Jody Watley is a GRAMMY award winning multi-platinum singer/songwriter/producer/entrepreneur. Some of her iconic Top 10 singles include “Looking For A New Love” “Don’t You Want Me” the groundbreaking “Friends” ft. Eric B & Rakim, and “Real Love”. 

With a diverse music discography spanning R&B / Pop / Dance /Hip Hop / Electronic / Jazz / Adult Contemporary 80s, 90s, 00s, 10s, 20s Jody Watley is recognized as a style icon and one of the architects of 21st century Pop/R&B/Dance music. Jody Watley was 2017 recipient of the Black Music Honors Crossover Music Icon’ Award for her early cultural influence and impact as a solo artist; other accolades include 2007 Billboard Dance Lifetime Achievement Award, along with nominations from the American Music Awards, MTV Awards, NAACP Awards and Soul Train Awards.

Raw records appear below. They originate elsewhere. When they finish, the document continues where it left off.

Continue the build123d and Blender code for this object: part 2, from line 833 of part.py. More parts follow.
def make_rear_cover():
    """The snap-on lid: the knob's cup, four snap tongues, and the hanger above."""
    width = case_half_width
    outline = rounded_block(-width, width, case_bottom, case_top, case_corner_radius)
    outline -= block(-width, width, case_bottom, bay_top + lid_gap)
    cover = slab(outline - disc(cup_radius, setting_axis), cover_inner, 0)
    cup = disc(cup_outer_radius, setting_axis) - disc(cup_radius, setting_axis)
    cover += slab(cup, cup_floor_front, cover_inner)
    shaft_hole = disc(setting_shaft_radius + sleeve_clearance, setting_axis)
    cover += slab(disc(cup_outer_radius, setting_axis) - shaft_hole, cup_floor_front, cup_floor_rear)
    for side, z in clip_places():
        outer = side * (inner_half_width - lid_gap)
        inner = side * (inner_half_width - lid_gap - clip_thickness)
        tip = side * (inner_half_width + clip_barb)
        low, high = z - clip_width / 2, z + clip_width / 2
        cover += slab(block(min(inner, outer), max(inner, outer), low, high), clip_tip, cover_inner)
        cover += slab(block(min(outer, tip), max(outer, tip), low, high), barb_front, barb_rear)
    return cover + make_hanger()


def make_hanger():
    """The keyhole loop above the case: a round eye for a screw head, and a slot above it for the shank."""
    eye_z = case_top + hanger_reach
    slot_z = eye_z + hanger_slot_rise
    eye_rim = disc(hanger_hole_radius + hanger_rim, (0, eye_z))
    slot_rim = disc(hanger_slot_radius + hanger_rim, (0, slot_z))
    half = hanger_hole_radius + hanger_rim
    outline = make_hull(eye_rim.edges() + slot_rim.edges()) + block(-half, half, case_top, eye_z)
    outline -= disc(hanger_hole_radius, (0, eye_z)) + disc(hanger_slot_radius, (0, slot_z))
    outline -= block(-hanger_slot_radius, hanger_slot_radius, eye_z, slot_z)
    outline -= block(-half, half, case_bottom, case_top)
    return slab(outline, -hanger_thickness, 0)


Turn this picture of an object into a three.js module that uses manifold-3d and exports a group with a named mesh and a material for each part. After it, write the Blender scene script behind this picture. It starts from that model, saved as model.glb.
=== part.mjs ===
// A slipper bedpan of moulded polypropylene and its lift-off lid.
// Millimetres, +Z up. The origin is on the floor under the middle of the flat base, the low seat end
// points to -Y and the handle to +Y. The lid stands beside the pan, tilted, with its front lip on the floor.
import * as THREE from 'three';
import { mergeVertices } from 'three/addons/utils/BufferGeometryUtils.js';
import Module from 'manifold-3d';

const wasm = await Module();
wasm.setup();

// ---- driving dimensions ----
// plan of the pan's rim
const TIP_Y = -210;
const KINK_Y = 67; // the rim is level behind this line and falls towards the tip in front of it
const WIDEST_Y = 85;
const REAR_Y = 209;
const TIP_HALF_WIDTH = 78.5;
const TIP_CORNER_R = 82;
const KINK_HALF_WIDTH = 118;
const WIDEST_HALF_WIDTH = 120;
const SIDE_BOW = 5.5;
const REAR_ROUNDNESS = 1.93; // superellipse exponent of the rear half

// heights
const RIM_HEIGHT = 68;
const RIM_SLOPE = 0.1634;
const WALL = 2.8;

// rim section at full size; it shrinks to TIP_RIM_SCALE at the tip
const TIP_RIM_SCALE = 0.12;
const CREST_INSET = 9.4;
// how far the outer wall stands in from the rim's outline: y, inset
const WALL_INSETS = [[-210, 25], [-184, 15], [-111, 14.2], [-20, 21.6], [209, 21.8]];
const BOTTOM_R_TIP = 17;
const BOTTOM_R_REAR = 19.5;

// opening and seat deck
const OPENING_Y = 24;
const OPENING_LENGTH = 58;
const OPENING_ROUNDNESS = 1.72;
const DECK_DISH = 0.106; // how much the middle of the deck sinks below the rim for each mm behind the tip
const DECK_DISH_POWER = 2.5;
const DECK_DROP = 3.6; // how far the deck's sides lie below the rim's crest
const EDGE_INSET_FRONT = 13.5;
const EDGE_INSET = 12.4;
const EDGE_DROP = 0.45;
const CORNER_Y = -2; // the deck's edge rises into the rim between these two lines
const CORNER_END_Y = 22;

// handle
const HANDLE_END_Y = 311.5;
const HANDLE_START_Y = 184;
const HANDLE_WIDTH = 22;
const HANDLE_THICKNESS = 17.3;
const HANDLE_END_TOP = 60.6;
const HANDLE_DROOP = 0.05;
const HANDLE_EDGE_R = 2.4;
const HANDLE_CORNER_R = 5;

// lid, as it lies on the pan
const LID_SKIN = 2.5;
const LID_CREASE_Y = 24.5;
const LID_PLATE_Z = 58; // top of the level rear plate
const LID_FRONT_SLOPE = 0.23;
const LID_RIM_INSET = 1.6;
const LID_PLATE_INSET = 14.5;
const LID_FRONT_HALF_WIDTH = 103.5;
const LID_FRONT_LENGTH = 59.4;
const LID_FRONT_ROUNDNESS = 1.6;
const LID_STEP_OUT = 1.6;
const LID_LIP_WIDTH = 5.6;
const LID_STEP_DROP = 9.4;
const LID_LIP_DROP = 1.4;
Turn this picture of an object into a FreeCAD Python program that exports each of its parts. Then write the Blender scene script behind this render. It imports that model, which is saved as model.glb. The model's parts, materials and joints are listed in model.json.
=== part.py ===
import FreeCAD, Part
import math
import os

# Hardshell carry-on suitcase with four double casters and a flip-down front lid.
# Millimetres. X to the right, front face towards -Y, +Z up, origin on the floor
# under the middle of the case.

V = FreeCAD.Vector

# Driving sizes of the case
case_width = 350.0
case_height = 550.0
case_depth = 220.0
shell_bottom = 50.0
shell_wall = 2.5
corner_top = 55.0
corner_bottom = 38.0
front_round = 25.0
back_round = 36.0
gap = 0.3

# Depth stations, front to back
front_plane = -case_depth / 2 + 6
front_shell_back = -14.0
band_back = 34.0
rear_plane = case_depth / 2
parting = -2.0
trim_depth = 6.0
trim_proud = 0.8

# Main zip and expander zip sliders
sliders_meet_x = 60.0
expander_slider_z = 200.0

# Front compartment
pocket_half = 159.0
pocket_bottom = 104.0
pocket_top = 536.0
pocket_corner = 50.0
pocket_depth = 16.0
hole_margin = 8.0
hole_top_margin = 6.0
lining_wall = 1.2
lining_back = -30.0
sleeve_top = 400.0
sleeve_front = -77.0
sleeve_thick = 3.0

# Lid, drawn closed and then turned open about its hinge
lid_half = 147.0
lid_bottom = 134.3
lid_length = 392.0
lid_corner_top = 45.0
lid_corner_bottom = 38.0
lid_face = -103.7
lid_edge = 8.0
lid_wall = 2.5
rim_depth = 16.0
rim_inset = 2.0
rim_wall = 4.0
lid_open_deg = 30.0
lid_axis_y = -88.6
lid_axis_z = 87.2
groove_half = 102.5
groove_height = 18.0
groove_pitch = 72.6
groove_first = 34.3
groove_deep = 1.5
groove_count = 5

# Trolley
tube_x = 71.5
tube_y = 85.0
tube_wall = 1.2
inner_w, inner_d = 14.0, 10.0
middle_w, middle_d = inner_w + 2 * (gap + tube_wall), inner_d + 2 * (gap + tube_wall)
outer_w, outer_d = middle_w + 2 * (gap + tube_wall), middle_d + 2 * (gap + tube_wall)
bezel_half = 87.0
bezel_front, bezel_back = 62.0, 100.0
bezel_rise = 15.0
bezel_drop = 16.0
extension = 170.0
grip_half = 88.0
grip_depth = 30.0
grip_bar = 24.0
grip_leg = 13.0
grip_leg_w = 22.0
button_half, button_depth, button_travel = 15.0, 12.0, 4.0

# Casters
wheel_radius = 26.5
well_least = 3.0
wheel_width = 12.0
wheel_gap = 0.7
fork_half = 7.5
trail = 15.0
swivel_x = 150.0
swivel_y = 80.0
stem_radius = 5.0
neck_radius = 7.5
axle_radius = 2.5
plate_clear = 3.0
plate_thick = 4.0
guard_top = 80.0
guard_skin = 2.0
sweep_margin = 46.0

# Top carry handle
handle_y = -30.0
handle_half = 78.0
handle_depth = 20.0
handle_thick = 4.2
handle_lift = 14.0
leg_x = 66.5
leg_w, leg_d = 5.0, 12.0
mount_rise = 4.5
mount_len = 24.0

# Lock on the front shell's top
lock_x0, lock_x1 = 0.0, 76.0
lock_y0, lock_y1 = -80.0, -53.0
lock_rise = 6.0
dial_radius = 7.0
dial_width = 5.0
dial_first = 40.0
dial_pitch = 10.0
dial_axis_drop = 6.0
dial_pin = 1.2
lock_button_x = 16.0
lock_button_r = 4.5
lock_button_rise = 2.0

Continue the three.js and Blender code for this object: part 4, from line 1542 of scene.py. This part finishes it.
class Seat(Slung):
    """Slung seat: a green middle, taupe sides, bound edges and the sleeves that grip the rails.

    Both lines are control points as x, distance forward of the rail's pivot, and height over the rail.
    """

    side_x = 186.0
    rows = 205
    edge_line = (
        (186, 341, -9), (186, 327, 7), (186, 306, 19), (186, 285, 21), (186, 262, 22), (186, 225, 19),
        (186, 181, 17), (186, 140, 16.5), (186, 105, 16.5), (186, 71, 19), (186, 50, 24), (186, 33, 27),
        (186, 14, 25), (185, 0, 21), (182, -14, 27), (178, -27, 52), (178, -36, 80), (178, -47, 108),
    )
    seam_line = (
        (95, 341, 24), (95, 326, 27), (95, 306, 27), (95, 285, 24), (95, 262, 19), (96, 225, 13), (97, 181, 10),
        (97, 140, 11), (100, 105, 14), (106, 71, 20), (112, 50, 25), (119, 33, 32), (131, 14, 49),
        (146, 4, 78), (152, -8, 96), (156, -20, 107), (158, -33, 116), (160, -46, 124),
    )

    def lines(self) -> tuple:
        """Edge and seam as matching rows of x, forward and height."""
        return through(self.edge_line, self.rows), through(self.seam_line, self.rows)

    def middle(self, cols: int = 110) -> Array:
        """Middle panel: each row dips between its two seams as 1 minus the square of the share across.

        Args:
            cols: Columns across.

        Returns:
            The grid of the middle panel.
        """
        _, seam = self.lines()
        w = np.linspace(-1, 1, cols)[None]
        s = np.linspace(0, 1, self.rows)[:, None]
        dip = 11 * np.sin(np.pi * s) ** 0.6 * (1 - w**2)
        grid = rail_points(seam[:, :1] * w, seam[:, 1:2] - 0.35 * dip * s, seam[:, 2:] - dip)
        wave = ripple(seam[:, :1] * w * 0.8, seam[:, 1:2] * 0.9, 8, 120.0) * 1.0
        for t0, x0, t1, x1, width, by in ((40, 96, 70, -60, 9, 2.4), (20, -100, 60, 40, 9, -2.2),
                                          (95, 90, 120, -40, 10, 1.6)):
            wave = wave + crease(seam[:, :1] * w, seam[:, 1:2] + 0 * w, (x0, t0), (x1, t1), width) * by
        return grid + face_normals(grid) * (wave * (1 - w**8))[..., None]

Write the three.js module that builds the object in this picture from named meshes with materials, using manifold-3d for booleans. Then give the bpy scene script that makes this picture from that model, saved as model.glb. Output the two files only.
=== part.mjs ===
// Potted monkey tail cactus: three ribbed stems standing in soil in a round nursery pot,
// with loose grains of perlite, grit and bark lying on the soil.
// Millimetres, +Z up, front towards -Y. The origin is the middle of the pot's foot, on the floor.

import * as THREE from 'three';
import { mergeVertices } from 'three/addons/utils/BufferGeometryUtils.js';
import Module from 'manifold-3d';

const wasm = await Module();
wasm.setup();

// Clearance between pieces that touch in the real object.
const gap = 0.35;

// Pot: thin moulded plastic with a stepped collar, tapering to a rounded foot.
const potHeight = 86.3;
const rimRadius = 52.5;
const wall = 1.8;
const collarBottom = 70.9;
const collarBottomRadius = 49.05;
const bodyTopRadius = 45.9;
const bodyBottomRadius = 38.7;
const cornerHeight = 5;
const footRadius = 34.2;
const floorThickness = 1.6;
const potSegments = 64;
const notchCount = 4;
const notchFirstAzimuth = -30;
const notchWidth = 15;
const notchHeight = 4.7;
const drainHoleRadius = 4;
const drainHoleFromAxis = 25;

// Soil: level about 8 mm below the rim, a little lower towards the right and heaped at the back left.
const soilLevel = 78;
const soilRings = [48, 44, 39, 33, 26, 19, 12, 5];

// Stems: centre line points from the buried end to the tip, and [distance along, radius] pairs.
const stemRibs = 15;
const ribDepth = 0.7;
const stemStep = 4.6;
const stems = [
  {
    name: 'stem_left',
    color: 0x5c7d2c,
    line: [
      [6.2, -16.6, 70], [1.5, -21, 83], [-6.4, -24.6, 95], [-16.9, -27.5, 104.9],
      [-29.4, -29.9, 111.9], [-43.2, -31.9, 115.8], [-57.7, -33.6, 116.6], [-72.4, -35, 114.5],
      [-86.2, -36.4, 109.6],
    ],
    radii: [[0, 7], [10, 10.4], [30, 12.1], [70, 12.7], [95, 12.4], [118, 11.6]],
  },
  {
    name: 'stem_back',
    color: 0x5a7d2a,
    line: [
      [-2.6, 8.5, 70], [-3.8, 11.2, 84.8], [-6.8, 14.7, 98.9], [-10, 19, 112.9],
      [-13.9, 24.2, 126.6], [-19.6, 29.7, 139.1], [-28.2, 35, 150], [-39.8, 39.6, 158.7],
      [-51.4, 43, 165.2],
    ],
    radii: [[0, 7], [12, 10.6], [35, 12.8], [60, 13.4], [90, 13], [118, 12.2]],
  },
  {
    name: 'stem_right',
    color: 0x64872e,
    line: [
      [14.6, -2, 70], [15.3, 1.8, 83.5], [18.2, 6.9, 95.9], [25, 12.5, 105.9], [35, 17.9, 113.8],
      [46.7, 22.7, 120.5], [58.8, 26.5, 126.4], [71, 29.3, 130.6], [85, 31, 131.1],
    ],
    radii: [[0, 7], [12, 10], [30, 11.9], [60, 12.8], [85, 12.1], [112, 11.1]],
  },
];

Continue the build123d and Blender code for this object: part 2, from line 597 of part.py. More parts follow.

In 2018 Billboard Magazine included Jody Watley in the Top 60 Hot 100 Female Artists Of All Time and Top 25 Top Female Dance Artists Of All Time. A 2022 Inductee into the Women’s Songwriters Hall of Fame, Watley has also been recognized by performing rights organization BMI (Broadcast Music). “I’m really most proud to have songwriter and producer be a part of my resume and legacy as an artist.”